A temporary steel tent situated on West 31st Street and 10th Avenue will imminently encompass a two-week free exhibition dubbed “Prelude To The Shed,” a preview for the kinds of programs that will soon be performed and showcased at The Shed. Designed by Kunle Adeyemi, with collaboration by artists including Tino Sehgal, William Forsythe, Reggie ‘Regg Roc’ Gray, ABRA, Arca, and Asad Raza, the space emphasizes visual dialogue and an integration of multiple practices within the arts.
The structure uses a series of movable partitions that serve dual functions as seating for attendees, and as separators for the space during live performances, dance numbers, and singing, which take place inside a nearly pitch-black environment.

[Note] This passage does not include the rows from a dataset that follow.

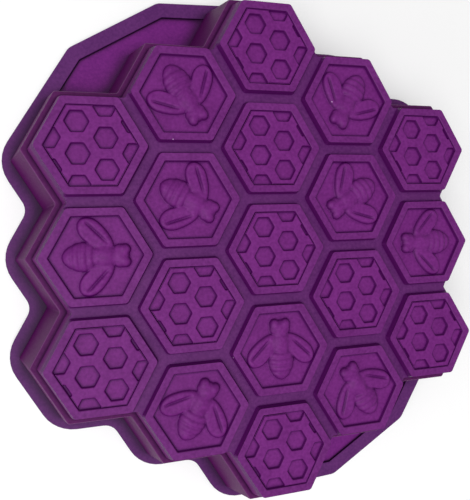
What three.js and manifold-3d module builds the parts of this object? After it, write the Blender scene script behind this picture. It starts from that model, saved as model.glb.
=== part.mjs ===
// Honeycomb silicone mould, lying on its rim with the underside of its cells up.
// One moulding, built region by region: rim, handles, two tiers of wall, channel web,
// nineteen hexagonal cells and the bee or comb relief on each. Millimetres, +Z up.
// Origin: middle of the rim's pouring-side face.
import * as THREE from 'three';
import { mergeVertices } from 'three/addons/utils/BufferGeometryUtils.js';
import Module from 'manifold-3d';

const wasm = await Module();
wasm.setup();

// ---- driving dimensions ------------------------------------------------------------------
// Cells stand in five columns. Each letter is one cell, from the top of its column down:
// B carries a bee, C carries a comb.
const columns = ['CBC', 'BBCB', 'CCCBC', 'BBCB', 'CBC'];
const cellPitch = 50;

const rimThickness = 3;
const rimWidth = 6.4;
const rimConvexRadius = 19;
const rimConcaveRadius = 8;

const skirtHeight = 32;
const skirtDraft = 11;
const ledgeWidth = 2.65;
const upperHeight = 9;
const upperDraft = 12;
const wallThickness = 2.2;
const plateThickness = 2;
const wallCornerRadius = 1.2;

const channelWidth = 4.6;
const cellHeight = 3;
const cellDraft = 15;
const cellCornerRadius = 1;
const borderWidth = 3.9;
const panelRecess = 1.5;
const pocketLip = 0.3;

const handleAxes = [120, 300];
const handleDepth = 26.5;
const handleEdge = 55;
const handleBand = 7.75;
const handleCornerRadius = 7.5;
const handlePanelThickness = 1.5;

const combPitch = 14.5;
const combHoleAcross = 10;
const combHeight = 1.3;
const reliefGap = 0.3;

// The comb's lattice starts this far from its cell's centre, in columns and in pitches.
const combStart = { columns: 0.5, pitches: 0.25 };

// Bee, head along +X: centre, half-length, half-width and height of each rounded lobe. The whole
// bee is then sized to reach the sides of its panel, less the gap above.
const beeAbdomen = { x: -6.6, y: 0, long: 8.1, wide: 6.5, high: 3.0, turn: 0 };
const beeThorax = { x: 3.2, y: 0, long: 6.0, wide: 5.1, high: 2.8, turn: 0 };
const beeHead = { x: 10.6, y: 0, long: 4.1, wide: 5.1, high: 2.4, turn: 0 };
const beeEye = { x: 12.5, y: 3.3, long: 2.8, wide: 2.6, high: 2.1, turn: 0 };
const beeWing = { x: -1.2, y: 10.0, long: 9.2, wide: 5.0, high: 1.5, turn: 133 };

// The most of a side that the rounding of one corner may take, how far cutting blocks reach past
// the faces that they cut, and how near two vertices lie that are one.
const cornerShare = 0.48;
const cutReach = 1;
const mergeTolerance = 1e-4;

// Straight pieces in each rounded corner, and round and up each lobe of the bee.
const wallCornerSteps = 2;
const rimCornerSteps = 6;
const cellCornerSteps = 1;
const bodySteps = { around: 16, up: 4 };
const headSteps = { around: 10, up: 3 };
const eyeSteps = { around: 8, up: 2 };
const wingSteps = { around: 14, up: 2 };

// ---- levels and outlines that follow from them ---------------------------------------------
const tan = (degrees) => Math.tan(THREE.MathUtils.degToRad(degrees));
const level = { rimTop: rimThickness };
level.ledgeTop = level.rimTop + skirtHeight;
level.ledgeUnder = level.ledgeTop - plateThickness;
level.channel = level.ledgeTop + upperHeight;
level.webUnder = level.channel - plateThickness;
level.face = level.channel + cellHeight;
level.panel = level.face - panelRecess;

// Offsets outward from the line where neighbouring cells meet, half a pitch from a cell's centre.
const offset = { channel: -channelWidth / 2 };
offset.face = offset.channel - cellHeight * tan(cellDraft);
offset.panel = offset.face - borderWidth;
offset.webUnder = offset.channel + plateThickness * tan(upperDraft);
offset.pocket = offset.webUnder - wallThickness - pocketLip;
offset.upperFoot = offset.channel + upperHeight * tan(upperDraft);
offset.skirtTop = offset.upperFoot + ledgeWidth;
offset.ledgeUnder = offset.skirtTop + plateThickness * tan(skirtDraft);
offset.skirtFoot = offset.skirtTop + skirtHeight * tan(skirtDraft);
offset.rim = offset.skirtFoot + rimWidth;

const halfPitch = cellPitch / 2;
const columnSpacing = cellPitch * Math.cos(Math.PI / 6);
const polar = (radius, degrees) => {
  const angle = THREE.MathUtils.degToRad(degrees);
  return new THREE.Vector2(radius * Math.cos(angle), radius * Math.sin(angle));
};

// Every cell: its motif, its centre, and the bearing of the mould's middle from it.
const cells = columns.flatMap((motifs, column) => [...motifs].map((motif, row) => {
  const x = (column - (columns.length - 1) / 2) * columnSpacing;
  const y = ((motifs.length - 1) / 2 - row) * cellPitch;
  return { motif, centre: new THREE.Vector2(x, y), bearing: Math.atan2(-y, -x) };
}));

// ---- outlines ------------------------------------------------------------------------------
// A hexagon with a corner at angle 0, given by the distance from its centre to a side.
function hexagon(apothem) {
  return [0, 60, 120, 180, 240, 300].map((degrees) => polar(apothem / Math.cos(Math.PI / 6), degrees));
}

// The stepped outline round all the cells: the hexagon sides that no two cells share, in order.
function cellOutline() {
  const near = (a, b) => a.distanceTo(b) < cellPitch / 100;
  const sides = cells.flatMap(({ centre }) => hexagon(halfPitch).map((corner, k, corners) => ({
    start: corner.clone().add(centre),
    end: corners[(k + 1) % corners.length].clone().add(centre),
  })));
  const shared = (side) => sides.some((other) => near(side.start, other.end) && near(side.end, other.start));
  const outer = sides.filter((side) => !shared(side));
  const outline = [outer[0].start];
  let side = outer[0];
  while (!near(side.end, outline[0])) {
    outline.push(side.end);
    side = outer.find((next) => near(next.start, side.end));
  }
  return outline;
}

// The centre of the cell that lies furthest out along a bearing.
function cellTowards(bearing) {
  const ahead = polar(1, bearing);
  const further = (far, centre) => (centre.dot(ahead) > far.dot(ahead) ? centre : far);
  return cells.map(({ centre }) => centre).reduce(further);
}

// Unit normal of the side from a to b, pointing out of a counter-clockwise outline.
function outward(a, b) {
  return new THREE.Vector2(b.y - a.y, a.x - b.x).normalize();
}

// Move every side of a closed outline outward by a distance, keeping its corners sharp.
function grow(outline, distance) {
  return outline.map((point, k) => {
    const before = outward(outline.at(k - 1), point);
    const after = outward(point, outline[(k + 1) % outline.length]);
    const mitre = before.clone().add(after).divideScalar(1 + before.dot(after));
    return point.clone().addScaledVector(mitre, distance);
  });
}

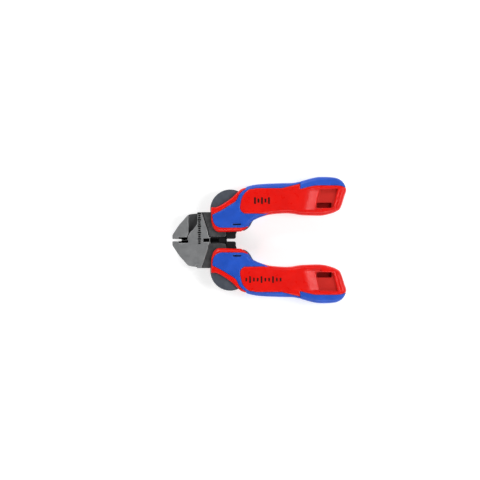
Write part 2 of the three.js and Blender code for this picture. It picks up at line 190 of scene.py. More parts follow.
def surface(field, grid):
    """Vertices and quads of a field's zero level: one vertex in each cell the surface crosses."""
    inside = field < 0
    nx, ny, nz = field.shape
    corner = [(i, j, k) for i in (0, 1) for j in (0, 1) for k in (0, 1)]

    def at(array, c):
        return array[c[0] : nx - 1 + c[0], c[1] : ny - 1 + c[1], c[2] : nz - 1 + c[2]]

    count = sum(at(inside, c).astype(np.int8) for c in corner)
    cells = (count > 0) & (count < 8)
    index = np.full(cells.shape, -1, np.int64)
    where = np.argwhere(cells)
    index[cells] = np.arange(len(where))
    total = np.zeros((len(where), 3))
    weight = np.zeros(len(where))
    for a in corner:
        for axis in range(3):
            if a[axis]:
                continue
            b = tuple(1 if n == axis else a[n] for n in range(3))
            fa, fb = at(field, a)[cells], at(field, b)[cells]
            crossing = (fa < 0) != (fb < 0)
            gap = np.where(crossing, fa - fb, 1.0)
            t = np.where(crossing, fa / gap, 0.0)
            point = np.array(a, float)[None, :] + 0 * total
            point[:, axis] += t
            total += point * crossing[:, None]
            weight += crossing
    verts = grid.low + grid.step * (where + total / weight[:, None])
    quads = []
    for axis in range(3):
        u, v = [n for n in range(3) if n != axis]
        a = np.take(inside, range(0, inside.shape[axis] - 1), axis)
        b = np.take(inside, range(1, inside.shape[axis]), axis)
        edge = np.argwhere(a != b)
        keep = (edge[:, u] > 0) & (edge[:, v] > 0)
        keep &= (edge[:, u] < inside.shape[u] - 1) & (edge[:, v] < inside.shape[v] - 1)
        edge = edge[keep]
        leaving = a[tuple(edge.T)]
        ring = []
        for du, dv in ((1, 1), (0, 1), (0, 0), (1, 0)):
            cell = edge.copy()
            cell[:, u] -= du
            cell[:, v] -= dv
            ring.append(index[tuple(cell.T)])
        ring = np.stack(ring, axis=1)
        outward = leaving if axis != 1 else ~leaving
        ring[~outward] = ring[~outward][:, ::-1]
        quads.append(ring)
    return verts, np.concatenate(quads)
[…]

A series of digital drawing scans by the late British Architect Cedric Price (1934-2003) are also on display outside, which include a large-scale model of one of his unrealized projects called “Fun Palace.” Conceived in the mid-1960s’s and proposed to be built in London but never realized, the project would have been composed of an open-air multi-functional venue using latticed steel columns and trusses that could support and incorporate a theater, an auditorium, a museum, and large open public spaces without walls, windows, or a roof. Price wanted programs and critical structural elements to be the only focal points, similar to the Jacob K. Javits Center.
In the end, the architectural inspiration of Price’s design was an opposition to the idea of creating a monumental and permanent building, and to have the space instead last for at most twenty years (or about one generation), because he believed that buildings should be ethereal and relate only to the world at their moment in time.
This unrealized vision did however play a crucial role in the inspiration for the concept and completion of Richard Rogers and Renzo Piano’s Centre Georges Pompidou in Paris in 1977. Both the Palace and the Pompidou similarly resemble ideas of Metabolist architcture which evolved in the 1960s, and how buildings can closely relate to the needs to adapt and change with the world, just like the biological nature and role of human beings.
Another unrealized project that was showcased was “A Lung For Midtown Manhattan,” which was a rejected proposal for a competition sponsored by the Canadian Center of Architecture in 1999. It called for the use of ventilation to suck in air from the Hudson River and release it into the city.
In an almost literal sense, the non-temporary Shed at the base of 15 Hudson Yards will be as adaptable and flexible as the people who will soon enter its interiors and the surrounding public space. Whether it’s seen as an art gallery, a theater, a rendez-vous point for tourists, or an architectural icon for the ages, its concept inhibits the need to evolve and change through time. The same can be said for cities and their need to adapt in order to survive.
Currently, The Shed is set to open in the spring of 2019, while the public plaza housing the Vessel and the surrounding landscape are set for completion around the same time.
“Prelude To The Shed” will be open every day from May 1 through May 13 from 11:30AM to 9:00PM.